* MATERIAL SUPPLIED
— Begin —

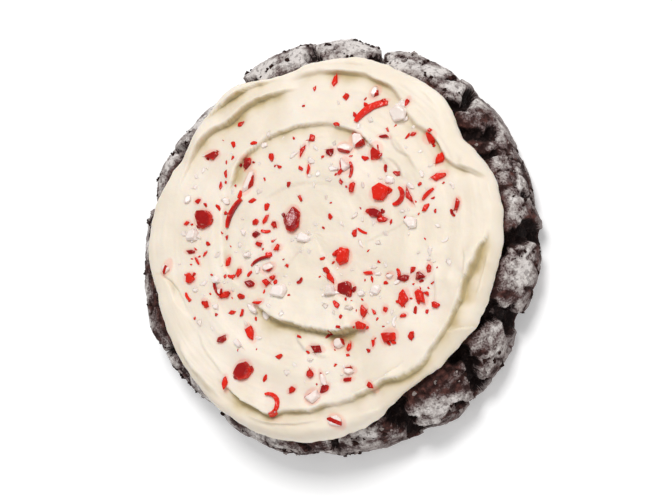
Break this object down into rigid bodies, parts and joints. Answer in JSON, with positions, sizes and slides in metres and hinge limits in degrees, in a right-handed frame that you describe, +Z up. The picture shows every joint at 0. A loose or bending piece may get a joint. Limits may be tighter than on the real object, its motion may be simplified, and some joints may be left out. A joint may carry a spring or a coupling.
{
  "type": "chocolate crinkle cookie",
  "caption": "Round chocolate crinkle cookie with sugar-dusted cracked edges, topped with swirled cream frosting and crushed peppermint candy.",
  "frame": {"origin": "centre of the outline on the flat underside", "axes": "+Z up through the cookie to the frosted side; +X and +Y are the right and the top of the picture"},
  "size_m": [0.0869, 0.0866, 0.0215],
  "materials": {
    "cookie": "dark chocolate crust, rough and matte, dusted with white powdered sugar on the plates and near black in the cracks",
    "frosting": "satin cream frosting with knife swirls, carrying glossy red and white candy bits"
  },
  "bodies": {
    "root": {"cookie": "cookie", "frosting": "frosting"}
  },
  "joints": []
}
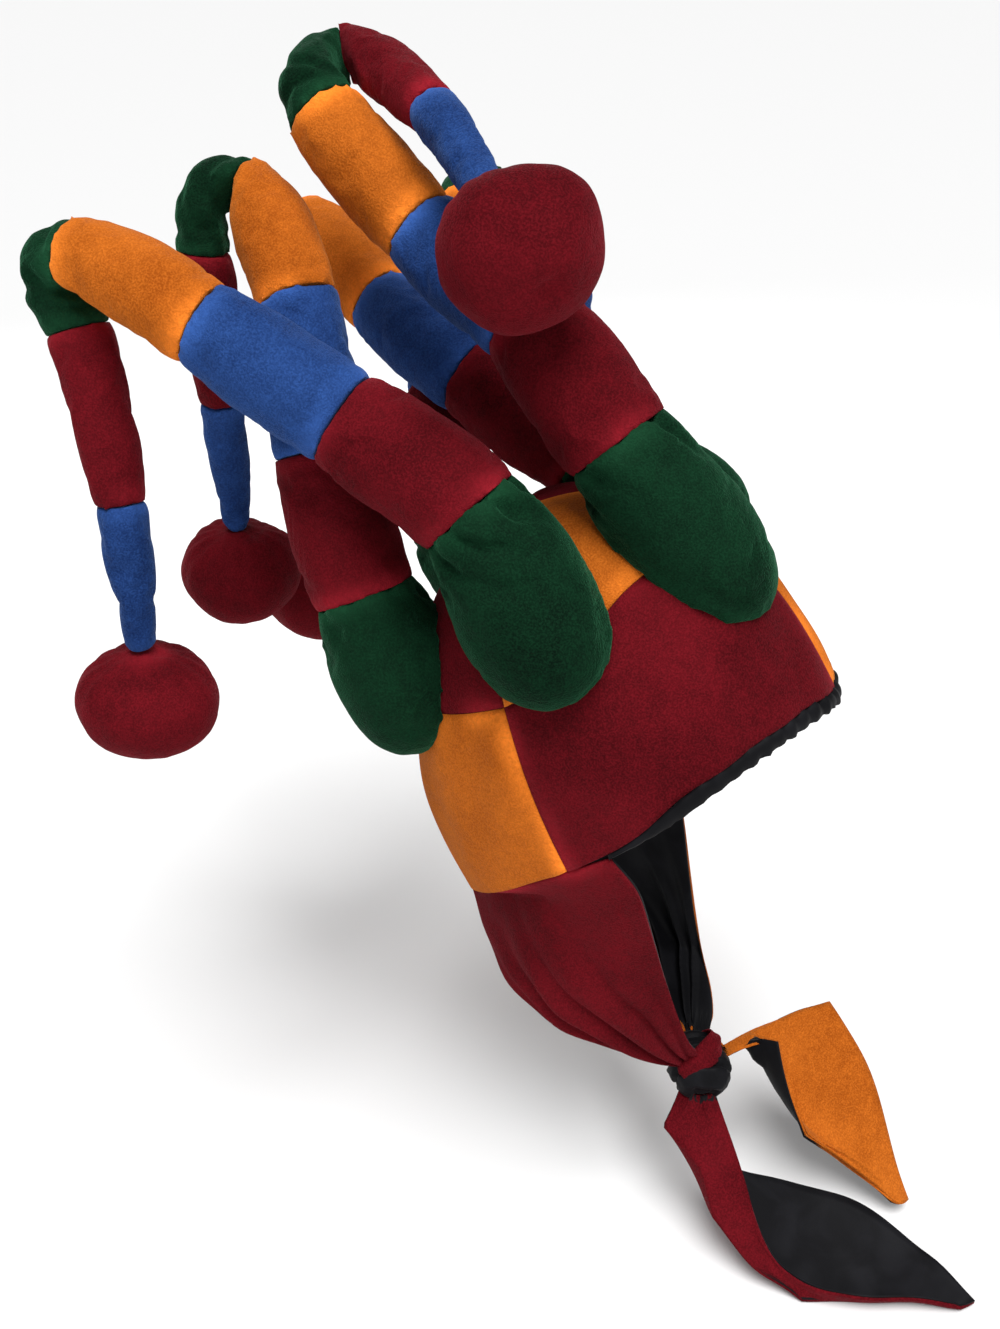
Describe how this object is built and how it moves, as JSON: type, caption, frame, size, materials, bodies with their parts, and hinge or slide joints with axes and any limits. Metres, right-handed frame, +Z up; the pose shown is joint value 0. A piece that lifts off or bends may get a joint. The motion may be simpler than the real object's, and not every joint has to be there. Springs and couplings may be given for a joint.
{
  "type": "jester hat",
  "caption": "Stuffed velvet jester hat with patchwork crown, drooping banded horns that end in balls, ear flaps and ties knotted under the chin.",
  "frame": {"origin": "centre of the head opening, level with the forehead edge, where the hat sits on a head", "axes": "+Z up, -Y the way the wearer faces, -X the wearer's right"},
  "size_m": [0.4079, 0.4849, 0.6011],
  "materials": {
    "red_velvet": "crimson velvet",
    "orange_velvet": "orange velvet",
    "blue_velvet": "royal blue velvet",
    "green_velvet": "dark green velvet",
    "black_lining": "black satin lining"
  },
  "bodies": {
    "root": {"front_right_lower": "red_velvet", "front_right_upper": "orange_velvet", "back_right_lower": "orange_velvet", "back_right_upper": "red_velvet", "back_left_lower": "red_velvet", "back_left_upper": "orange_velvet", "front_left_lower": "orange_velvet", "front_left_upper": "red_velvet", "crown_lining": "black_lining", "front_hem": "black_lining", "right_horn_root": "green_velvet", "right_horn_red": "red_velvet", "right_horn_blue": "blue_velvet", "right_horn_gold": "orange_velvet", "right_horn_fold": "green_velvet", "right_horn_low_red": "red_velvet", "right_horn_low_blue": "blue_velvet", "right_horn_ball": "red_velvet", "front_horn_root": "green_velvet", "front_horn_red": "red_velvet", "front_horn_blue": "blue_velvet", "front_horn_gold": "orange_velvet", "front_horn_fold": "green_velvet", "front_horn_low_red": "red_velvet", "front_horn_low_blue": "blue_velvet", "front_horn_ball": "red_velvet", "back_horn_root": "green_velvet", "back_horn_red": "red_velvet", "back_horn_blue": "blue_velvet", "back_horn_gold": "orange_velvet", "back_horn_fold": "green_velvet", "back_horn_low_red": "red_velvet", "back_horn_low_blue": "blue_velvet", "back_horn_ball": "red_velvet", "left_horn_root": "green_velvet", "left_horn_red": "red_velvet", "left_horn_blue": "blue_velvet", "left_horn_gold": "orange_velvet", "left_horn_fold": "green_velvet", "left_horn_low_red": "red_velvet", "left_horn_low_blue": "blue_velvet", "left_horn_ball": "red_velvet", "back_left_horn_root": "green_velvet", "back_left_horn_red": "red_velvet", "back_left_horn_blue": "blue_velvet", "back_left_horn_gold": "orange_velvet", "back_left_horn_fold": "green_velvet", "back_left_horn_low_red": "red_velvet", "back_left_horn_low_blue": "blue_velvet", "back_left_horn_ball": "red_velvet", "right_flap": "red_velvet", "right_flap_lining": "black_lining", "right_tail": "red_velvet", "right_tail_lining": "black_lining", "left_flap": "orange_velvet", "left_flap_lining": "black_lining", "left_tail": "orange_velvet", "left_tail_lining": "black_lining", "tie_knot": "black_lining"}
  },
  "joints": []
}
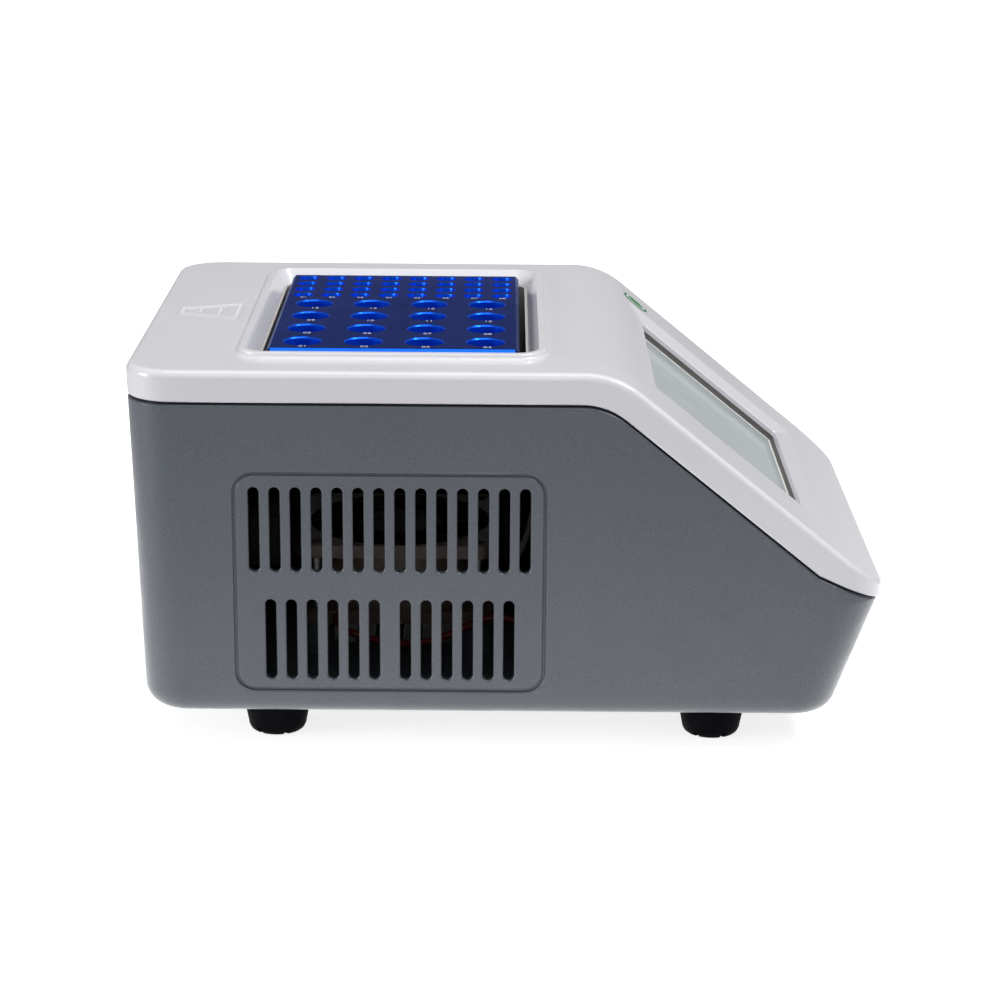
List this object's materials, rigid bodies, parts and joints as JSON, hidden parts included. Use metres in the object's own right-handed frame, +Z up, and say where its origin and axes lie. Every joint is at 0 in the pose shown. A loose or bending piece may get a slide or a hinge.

— End —

* WHAT THE EXERCISE ASKS
Repeat the listing exactly, from its first line to its last.

* FINISHED EXERCISE
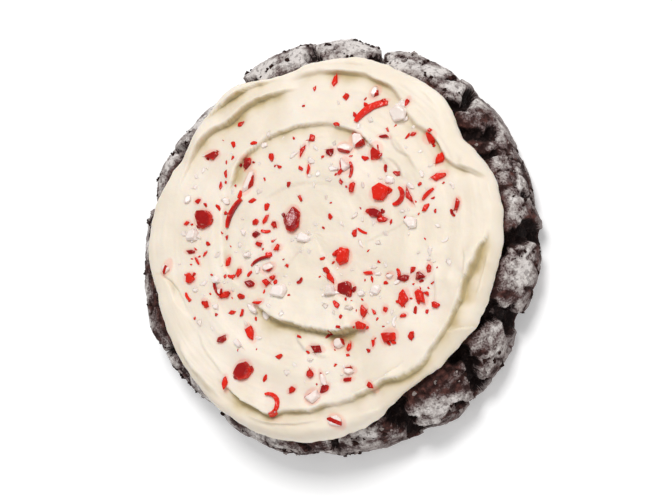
Break this object down into rigid bodies, parts and joints. Answer in JSON, with positions, sizes and slides in metres and hinge limits in degrees, in a right-handed frame that you describe, +Z up. The picture shows every joint at 0. A loose or bending piece may get a joint. Limits may be tighter than on the real object, its motion may be simplified, and some joints may be left out. A joint may carry a spring or a coupling.
{
  "type": "chocolate crinkle cookie",
  "caption": "Round chocolate crinkle cookie with sugar-dusted cracked edges, topped with swirled cream frosting and crushed peppermint candy.",
  "frame": {"origin": "centre of the outline on the flat underside", "axes": "+Z up through the cookie to the frosted side; +X and +Y are the right and the top of the picture"},
  "size_m": [0.0869, 0.0866, 0.0215],
  "materials": {
    "cookie": "dark chocolate crust, rough and matte, dusted with white powdered sugar on the plates and near black in the cracks",
    "frosting": "satin cream frosting with knife swirls, carrying glossy red and white candy bits"
  },
  "bodies": {
    "root": {"cookie": "cookie", "frosting": "frosting"}
  },
  "joints": []
}
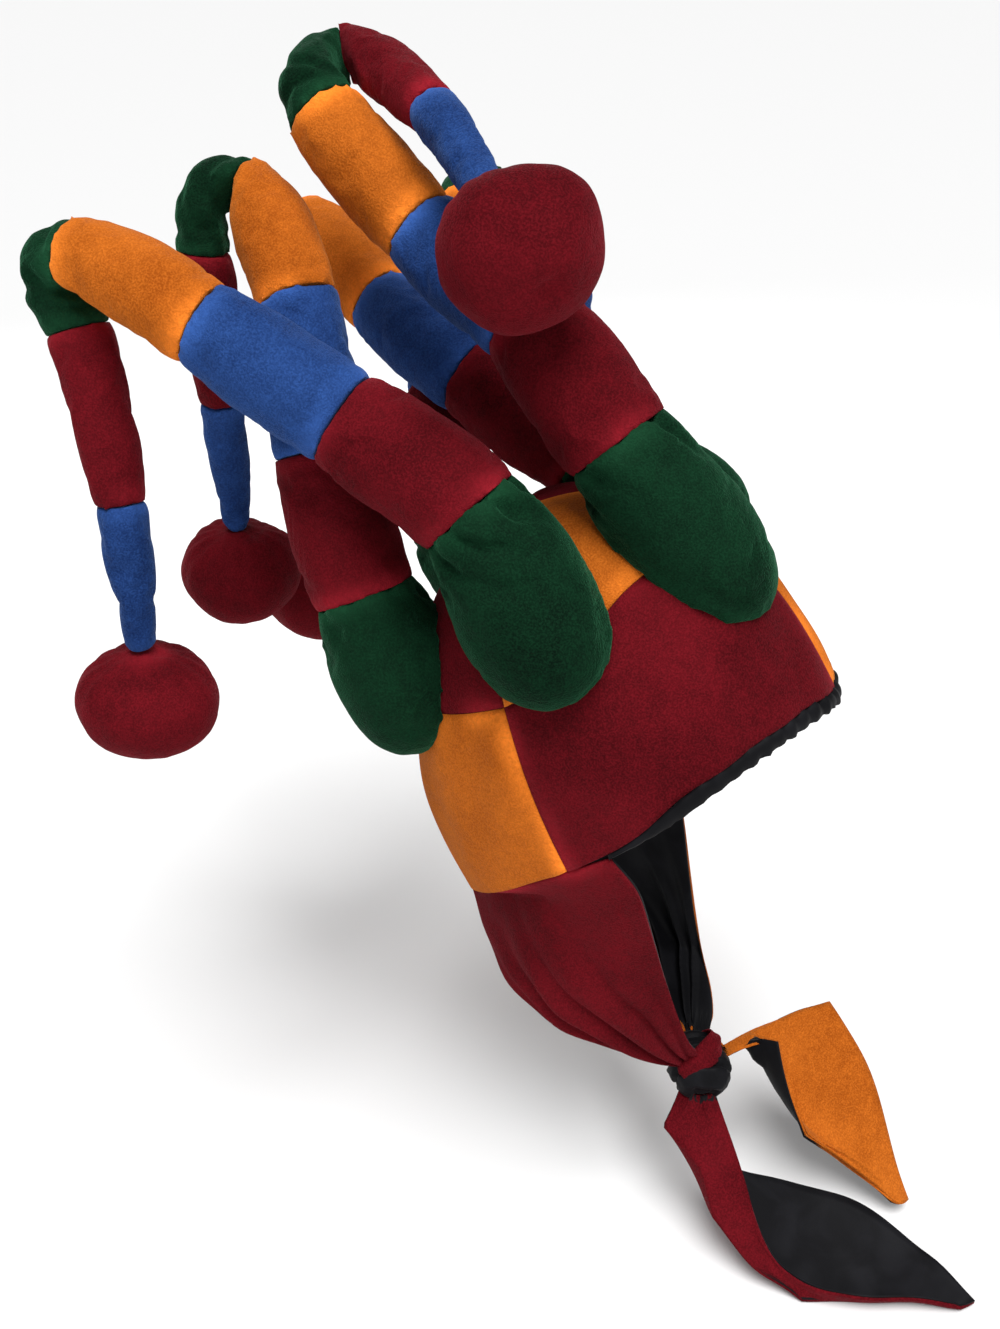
Describe how this object is built and how it moves, as JSON: type, caption, frame, size, materials, bodies with their parts, and hinge or slide joints with axes and any limits. Metres, right-handed frame, +Z up; the pose shown is joint value 0. A piece that lifts off or bends may get a joint. The motion may be simpler than the real object's, and not every joint has to be there. Springs and couplings may be given for a joint.
{
  "type": "jester hat",
  "caption": "Stuffed velvet jester hat with patchwork crown, drooping banded horns that end in balls, ear flaps and ties knotted under the chin.",
  "frame": {"origin": "centre of the head opening, level with the forehead edge, where the hat sits on a head", "axes": "+Z up, -Y the way the wearer faces, -X the wearer's right"},
  "size_m": [0.4079, 0.4849, 0.6011],
  "materials": {
    "red_velvet": "crimson velvet",
    "orange_velvet": "orange velvet",
    "blue_velvet": "royal blue velvet",
    "green_velvet": "dark green velvet",
    "black_lining": "black satin lining"
  },
  "bodies": {
    "root": {"front_right_lower": "red_velvet", "front_right_upper": "orange_velvet", "back_right_lower": "orange_velvet", "back_right_upper": "red_velvet", "back_left_lower": "red_velvet", "back_left_upper": "orange_velvet", "front_left_lower": "orange_velvet", "front_left_upper": "red_velvet", "crown_lining": "black_lining", "front_hem": "black_lining", "right_horn_root": "green_velvet", "right_horn_red": "red_velvet", "right_horn_blue": "blue_velvet", "right_horn_gold": "orange_velvet", "right_horn_fold": "green_velvet", "right_horn_low_red": "red_velvet", "right_horn_low_blue": "blue_velvet", "right_horn_ball": "red_velvet", "front_horn_root": "green_velvet", "front_horn_red": "red_velvet", "front_horn_blue": "blue_velvet", "front_horn_gold": "orange_velvet", "front_horn_fold": "green_velvet", "front_horn_low_red": "red_velvet", "front_horn_low_blue": "blue_velvet", "front_horn_ball": "red_velvet", "back_horn_root": "green_velvet", "back_horn_red": "red_velvet", "back_horn_blue": "blue_velvet", "back_horn_gold": "orange_velvet", "back_horn_fold": "green_velvet", "back_horn_low_red": "red_velvet", "back_horn_low_blue": "blue_velvet", "back_horn_ball": "red_velvet", "left_horn_root": "green_velvet", "left_horn_red": "red_velvet", "left_horn_blue": "blue_velvet", "left_horn_gold": "orange_velvet", "left_horn_fold": "green_velvet", "left_horn_low_red": "red_velvet", "left_horn_low_blue": "blue_velvet", "left_horn_ball": "red_velvet", "back_left_horn_root": "green_velvet", "back_left_horn_red": "red_velvet", "back_left_horn_blue": "blue_velvet", "back_left_horn_gold": "orange_velvet", "back_left_horn_fold": "green_velvet", "back_left_horn_low_red": "red_velvet", "back_left_horn_low_blue": "blue_velvet", "back_left_horn_ball": "red_velvet", "right_flap": "red_velvet", "right_flap_lining": "black_lining", "right_tail": "red_velvet", "right_tail_lining": "black_lining", "left_flap": "orange_velvet", "left_flap_lining": "black_lining", "left_tail": "orange_velvet", "left_tail_lining": "black_lining", "tie_knot": "black_lining"}
  },
  "joints": []
}
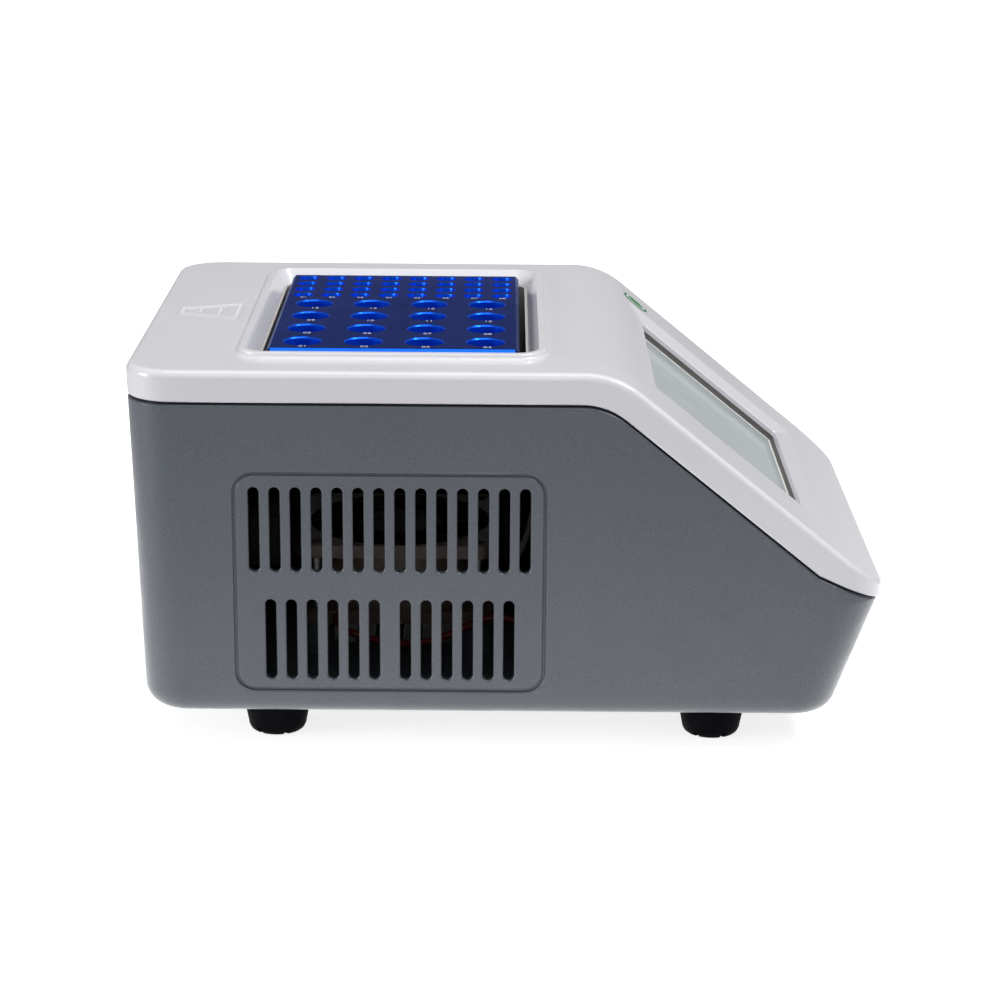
List this object's materials, rigid bodies, parts and joints as JSON, hidden parts included. Use metres in the object's own right-handed frame, +Z up, and say where its origin and axes lie. Every joint is at 0 in the pose shown. A loose or bending piece may get a slide or a hinge.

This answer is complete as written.